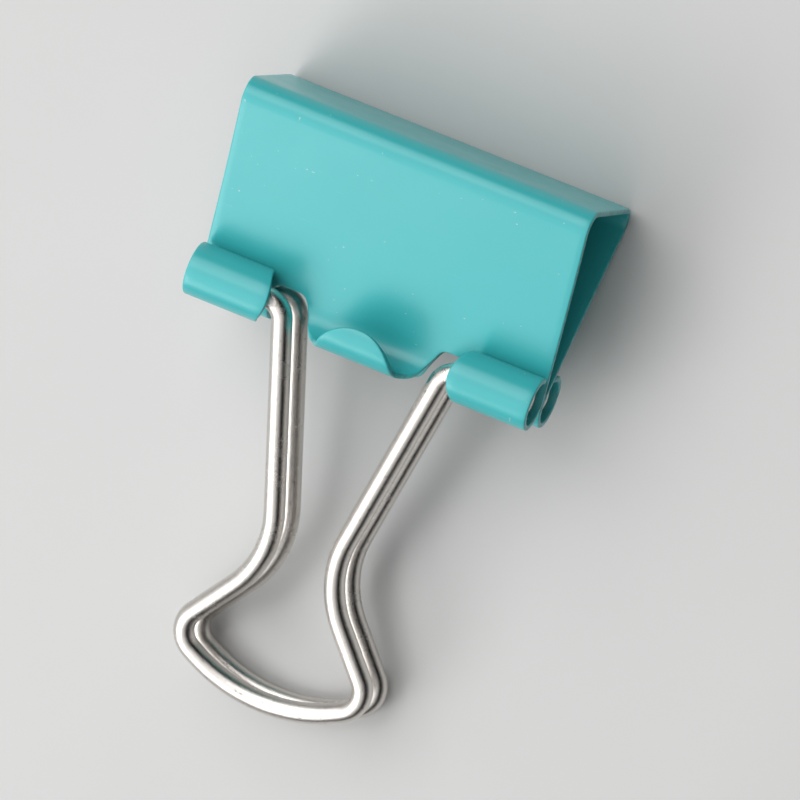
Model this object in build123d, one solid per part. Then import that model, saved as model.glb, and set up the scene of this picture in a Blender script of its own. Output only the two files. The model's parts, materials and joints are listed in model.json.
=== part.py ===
from build123d import *

import os
from math import acos, asin, atan2, degrees, radians, sin

# A 19 mm binder clip: one bent strip of spring steel and two wire handles, both swung out past the jaws.
# The clip lies down, as it does when it's dropped on a table: on the rear edge of its spine and on the
# end of its rear handle. X runs along the jaws, +Y towards the spine, +Z up and out of the front plate.
# The strip is cut along the middle of its spine into a front and a rear half, so that the jaws can open.

# Strip, mm and degrees. Each plate curves slightly inwards between the spine's bend and the rolled jaw.
CLIP_WIDTH = 19.0
SHEET = 0.30
SPINE_WIDTH = 8.23
SPINE_BEND_RADIUS = 0.95  # outer
SPINE_TO_PIVOT = 10.37
PLATE_CURVE_RADIUS = 90.0
BARREL_RADIUS = 1.40  # outer
LIP_GAP = 0.06
BARREL_TURN = 316.0  # the roll all but closes on its plate
TAB_TURN = 225.0  # the middle tab's sheet, before its end is cut round

# Outline of the jaw's edge, to either side of the middle. Distances along the jaw are from the middle,
# and depths are from the spine's outer face.
BARREL_INNER_END = 5.6
BARREL_BULGE = 5.0  # the barrel's inner end, at its outermost
NOTCH_ROOT_DEPTH = 9.68
NOTCH_CORNERS = [(3.80, 9.68), (3.02, 11.45)]  # the notch's straight side runs between these
NOTCH_BENDS = [0.55, 1.0]
TAB_RADIUS = 2.24  # the tab's round end, seen from the front
TAB_END_DEPTH = 10.03

# Wire handles. Corners of half a handle's middle line: distance from the middle, distance from the pivot.
WIRE_DIAMETER = 1.1
WIRE_CORNERS = [(9.2, 0.0), (4.55, 0.0), (1.45, 13.54), (5.65, 19.3), (0.0, 22.64)]
WIRE_BENDS = [1.1, 5.8, 1.4, 8.0]
HANDLE_LEAN = 17.4  # both handles lean to the rear of the plane between the jaws

# Worked out from these
HALF_SHEET = SHEET / 2
BEND_MIDDLE = SPINE_BEND_RADIUS - HALF_SHEET
BARREL_MIDDLE = BARREL_RADIUS - HALF_SHEET
BEND_CENTRE = Vector(-SPINE_BEND_RADIUS, SPINE_WIDTH / 2 - SPINE_BEND_RADIUS)
PIVOT = Vector(-SPINE_TO_PIVOT, BARREL_RADIUS + LIP_GAP / 2)
JAW_DEPTH = SPINE_TO_PIVOT + BARREL_RADIUS
BARREL_TOP_DEPTH = SPINE_TO_PIVOT - BARREL_RADIUS
TAB_QUARTER = degrees(acos((TAB_END_DEPTH + TAB_RADIUS - JAW_DEPTH) / TAB_RADIUS))
TAB_HALF_WIDTH = TAB_RADIUS * sin(radians(TAB_QUARTER))  # where the tab leaves the jaw's edge
CLEAR = 1.0  # how far a cutter runs past what it cuts


def plate_angles():
    """The front plate's directions where it leaves the spine's bend and where it starts to roll."""
    across = PIVOT - BEND_CENTRE
    to_bend = PLATE_CURVE_RADIUS + BEND_MIDDLE
    to_pivot = PLATE_CURVE_RADIUS - BARREL_MIDDLE
    cosine = (to_bend**2 + across.length**2 - to_pivot**2) / (2 * to_bend * across.length)
    at_bend = 360 + degrees(atan2(across.Y, across.X)) - degrees(acos(cosine))
    curve_centre = BEND_CENTRE + Vector(to_bend, 0).rotate(Axis.Z, at_bend)
    to_curve = curve_centre - PIVOT
    return at_bend + 90, degrees(atan2(to_curve.Y, to_curve.X)) + 90


def arc_step(radius, turn):
    """One bend of a path: its length and its turn, positive to the left."""
    return radius * radians(abs(turn)), turn


def side_edges(start, heading, steps, left):
    """The edges that follow a bent path at a distance to its left."""
    point = Vector(start) + Vector(0, left).rotate(Axis.Z, heading)
    edges = []
    for length, turn in steps:
        direction = Vector(1, 0).rotate(Axis.Z, heading)
        if turn == 0:
            edge = Line(point, point + direction * length)
        else:
            middle_radius = length / radians(abs(turn))
            radius = middle_radius - left if turn > 0 else middle_radius + left
            edge = JernArc(point, direction, radius, turn)
        edges.append(edge)
        point = edge @ 1
        heading += turn
    return edges


def strip(start, heading, steps):
    """The section of a sheet that is bent along a path."""
    left = side_edges(start, heading, steps, HALF_SHEET)
    right = side_edges(start, heading, steps, -HALF_SHEET)
    ends = [Line(left[0] @ 0, right[0] @ 0), Line(left[-1] @ 1, right[-1] @ 1)]
    return make_face(left + right + ends)


def half_section(roll):
    """Half of the strip's section, from the middle of the spine to the free edge of the jaw's roll."""
    at_bend, at_roll = plate_angles()
    steps = [
        (BEND_CENTRE.Y, 0),
        arc_step(BEND_MIDDLE, at_bend - 90),
        arc_step(PLATE_CURVE_RADIUS, at_roll - at_bend),
        arc_step(BARREL_MIDDLE, -roll),
    ]
    return strip((-HALF_SHEET, 0), 90, steps)


def along_jaw(section, start, end):
    """A section in the plane across the jaws, drawn out between two places along them."""
    return Pos(start, 0, 0) * extrude(Plane.YZ * section, amount=end - start)


def prism(edges, bottom, top):
    """An outline seen from the front, as a cutter between two heights."""
    return Pos(0, 0, bottom) * extrude(make_face(edges), amount=top - bottom)


def notch_cutter():
    """The gap in the plate beside the tab, up to the height of the pivot."""
    root = (BARREL_BULGE, -NOTCH_ROOT_DEPTH)
    inner = (TAB_HALF_WIDTH, -JAW_DEPTH)
    past_inner = (TAB_HALF_WIDTH, -JAW_DEPTH - CLEAR)
    past_outer = (BARREL_INNER_END, -JAW_DEPTH - CLEAR)
    corner = (BARREL_INNER_END, -NOTCH_ROOT_DEPTH - (BARREL_INNER_END - BARREL_BULGE))
    side = [(x, -depth) for x, depth in NOTCH_CORNERS]
    edges = [
        JernArc(root, (1, 0), BARREL_INNER_END - BARREL_BULGE, -90),
        Line(corner, past_outer),
        Line(past_outer, past_inner),
        Line(past_inner, inner),
        FilletPolyline(inner, *reversed(side), root, radius=list(reversed(NOTCH_BENDS))),
    ]
    return prism(edges, -CLEAR, PIVOT.Y)


def roll_cutter():
    """The gap between the tab's roll and the barrel, above the height of the pivot."""
    top = -(BARREL_TOP_DEPTH - CLEAR)
    bottom = -(JAW_DEPTH + CLEAR)
    edges = [
        JernArc((0, -TAB_END_DEPTH), (1, 0), TAB_RADIUS, -TAB_QUARTER),
        Line((TAB_HALF_WIDTH, -JAW_DEPTH), (TAB_HALF_WIDTH, bottom)),
        Line((TAB_HALF_WIDTH, bottom), (BARREL_INNER_END, bottom)),
        Line((BARREL_INNER_END, bottom), (BARREL_INNER_END, -JAW_DEPTH)),
        ThreePointArc(
            (BARREL_INNER_END, -JAW_DEPTH),
            (BARREL_BULGE, -SPINE_TO_PIVOT),
            (BARREL_INNER_END, -BARREL_TOP_DEPTH),
        ),
        Line((BARREL_INNER_END, -BARREL_TOP_DEPTH), (BARREL_INNER_END, top)),
        Line((BARREL_INNER_END, top), (0, top)),
        Line((0, top), (0, -TAB_END_DEPTH)),
    ]
    return prism(edges, PIVOT.Y, PIVOT.Y + BARREL_RADIUS + CLEAR)


def front_half():
    """The front half of the strip: half the spine, the plate, two barrels and the tab between them."""
    barrels = half_section(BARREL_TURN)
    tab = half_section(TAB_TURN)
    half_width = CLIP_WIDTH / 2
    half = along_jaw(tab, -BARREL_BULGE, BARREL_BULGE)
    half += along_jaw(barrels, BARREL_BULGE, half_width)
    half += along_jaw(barrels, -half_width, -BARREL_BULGE)
    for cutter in (notch_cutter(), roll_cutter()):
        half -= cutter
        half -= mirror(cutter, Plane.YZ)
    return half


def handle():
    """A wire handle in the XY plane, with its pivot on the X axis and its loop towards -Y."""
    half = [(x, -y) for x, y in WIRE_CORNERS]
    points = half + [(-x, y) for x, y in reversed(half[:-1])]
    path = FilletPolyline(*points, radius=WIRE_BENDS + WIRE_BENDS[-2::-1])
    section = Plane(path @ 0, z_dir=path % 0) * Circle(WIRE_DIAMETER / 2)
    return sweep(section, path=path)


def on_pivot(side):
    """A handle on the front (+1) or rear (-1) pivot, leaning to the rear."""
    return Pos(0, PIVOT.X, side * PIVOT.Y) * Rot(HANDLE_LEAN, 0, 0) * handle()


def resting_tilt():
    """The turn about X that brings the spine's rear bend and the rear handle's end to one height."""
    wire_radius = WIRE_DIAMETER / 2
    reach = -handle().bounding_box().min.Y - wire_radius
    handle_end = Vector(PIVOT.X, -PIVOT.Y) + Vector(-reach, 0).rotate(Axis.Z, HANDLE_LEAN)
    rear_bend = Vector(BEND_CENTRE.X, -BEND_CENTRE.Y)
    span = rear_bend - handle_end
    return degrees(asin((SPINE_BEND_RADIUS - wire_radius) / span.length) - atan2(span.Y, span.X))


front_sheet = front_half()
parts = {
    "front_jaw_sheet": front_sheet,
    "rear_jaw_sheet": mirror(front_sheet, Plane.XY),
    "front_handle": on_pivot(1),
    "rear_handle": on_pivot(-1),
}

# Lay the clip down, with the middle of its footprint at the origin.
tilted = {name: Rot(resting_tilt(), 0, 0) * part for name, part in parts.items()}
box = Compound(children=list(tilted.values())).bounding_box()
rest = Pos(0, -box.center().Y, -box.min.Z) * Rot(resting_tilt(), 0, 0)

os.makedirs("parts", exist_ok=True)
for name, part in parts.items():
    export_step(rest * part, f"parts/{name}.step")

# Where the joints are
print("tilt", resting_tilt(), "plate directions", plate_angles())
print("spine hinge", (rest * Pos(0, 0, 0)).position)
print("front pivot", (rest * Pos(0, PIVOT.X, PIVOT.Y)).position)
print("rear pivot", (rest * Pos(0, PIVOT.X, -PIVOT.Y)).position)
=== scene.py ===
import json
from math import acos, atan2, ceil, cos, pi, radians, sin, tan

import bmesh
import bpy
import numpy as np
from mathutils import Matrix, Vector
from mathutils.geometry import delaunay_2d_cdt


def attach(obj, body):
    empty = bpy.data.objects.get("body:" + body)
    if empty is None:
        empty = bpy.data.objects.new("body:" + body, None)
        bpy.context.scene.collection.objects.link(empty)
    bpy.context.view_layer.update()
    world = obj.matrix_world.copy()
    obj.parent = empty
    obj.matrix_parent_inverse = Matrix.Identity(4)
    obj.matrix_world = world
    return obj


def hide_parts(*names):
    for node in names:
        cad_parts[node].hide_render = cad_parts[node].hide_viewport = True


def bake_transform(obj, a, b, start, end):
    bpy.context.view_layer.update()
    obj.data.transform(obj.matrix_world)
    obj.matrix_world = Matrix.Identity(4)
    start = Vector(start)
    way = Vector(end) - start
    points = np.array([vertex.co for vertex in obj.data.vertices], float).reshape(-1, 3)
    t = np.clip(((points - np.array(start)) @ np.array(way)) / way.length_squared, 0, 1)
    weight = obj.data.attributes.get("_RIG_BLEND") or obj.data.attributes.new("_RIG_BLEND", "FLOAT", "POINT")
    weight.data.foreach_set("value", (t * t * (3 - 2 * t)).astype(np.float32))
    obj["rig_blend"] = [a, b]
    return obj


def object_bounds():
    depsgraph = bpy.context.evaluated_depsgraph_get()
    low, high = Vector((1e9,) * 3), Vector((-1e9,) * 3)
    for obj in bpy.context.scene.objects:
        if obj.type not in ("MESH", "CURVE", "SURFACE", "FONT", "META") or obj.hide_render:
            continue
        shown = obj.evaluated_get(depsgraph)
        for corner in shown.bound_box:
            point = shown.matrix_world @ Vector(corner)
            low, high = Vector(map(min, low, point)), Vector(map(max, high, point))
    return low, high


# A small binder clip: one bent, enamelled strip of spring steel and two plated wire handles.
# Shapes are worked out in the clip's own frame, in millimetres, with its origin at the middle of the
# spine's outer face: x along the jaws, y towards the back of the spine, z out of the front plate.
MM = 0.001

# The strip, as in the CAD
HALF_WIDTH = 9.5
SHEET = 0.30
SPINE_WIDTH = 8.23
SPINE_BEND_RADIUS = 0.95
PLATE_CURVE_RADIUS = 90.0
BARREL_RADIUS = 1.40
BARREL_TURN = 316.0
BARREL_INNER_END = 5.6
BARREL_BULGE = 5.0
NOTCH_ROOT_DEPTH = 9.68
NOTCH_CORNERS = [(3.80, 9.68), (3.02, 11.45)]
NOTCH_BENDS = [0.55, 1.0]
TAB_RADIUS = 2.24
TAB_END_DEPTH = 10.03

# The wire, as in the CAD: corners of half a handle and the radii that round them
WIRE_RADIUS = 0.55
WIRE_CORNERS = [(9.2, 0.0), (4.55, 0.0), (1.45, 13.54), (5.65, 19.3), (0.0, 22.64)]
WIRE_BENDS = [1.1, 5.8, 1.4, 8.0]
HANDLE_LEAN = radians(17.4)

# Only in the looks
FREE_CORNER = 0.35  # the rounded corners of each barrel's free edge
EDGE_ROUND = 0.08  # the softened edges of the punched sheet
EDGE_STEPS = 3
TAB_TIP = 0.25  # half the width of the tab's end, which closes its round outline
TAB_HALF_WIDTH = TAB_RADIUS * 0.97  # about where the tab leaves the jaw's edge
ROLL_TURNOVER = 0.5  # the height over which a barrel's end goes from its straight side to its bulge

# How finely the meshes are made, mm
OUTLINE_STEP = 0.12
NOTCH_STEP = 0.05  # and in radians round its corners
FLAT_STEP = 0.35
SPINE_BEND_STEP = 0.09
ROLL_STEP = 0.11
ACROSS_STEP = 0.40
RIM_GAP = 0.07  # between the punched edge and the first points inside it
WIRE_STEP = 0.5
CORNER_POINTS = 12
FINE = 4000  # how many samples a curve has before its points are spaced evenly
WIRE_SIDES = 36
END_RINGS = [(0.03, -0.03), (0.10, 0.0), (0.30, -0.015), (0.60, -0.025)]  # share of the way in, rise
END_DIP = 0.045
END_TEAR = 0.035
END_TEAR_WIDTH = 0.3

# The camera's right and backward directions in the clip's own frame, and its distance in metres
VIEW_RIGHT = Vector((0.9027, 0.3421, -0.2610)).normalized()
VIEW_OUT = Vector((0.2262, 0.1386, 0.9642)).normalized()
VIEW_DISTANCE = 0.45
VIEW_MARGIN = 1.22  # the picture's width, over the clip's longer side as the camera sees it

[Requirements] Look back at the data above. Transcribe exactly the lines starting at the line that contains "if empty is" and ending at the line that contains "cad_parts[node].hide_render = cad_parts[node].hide_viewport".

[Task response]
    if empty is None:
        empty = bpy.data.objects.new("body:" + body, None)
        bpy.context.scene.collection.objects.link(empty)
    bpy.context.view_layer.update()
    world = obj.matrix_world.copy()
    obj.parent = empty
    obj.matrix_parent_inverse = Matrix.Identity(4)
    obj.matrix_world = world
    return obj


def hide_parts(*names):
    for node in names:
        cad_parts[node].hide_render = cad_parts[node].hide_viewport = True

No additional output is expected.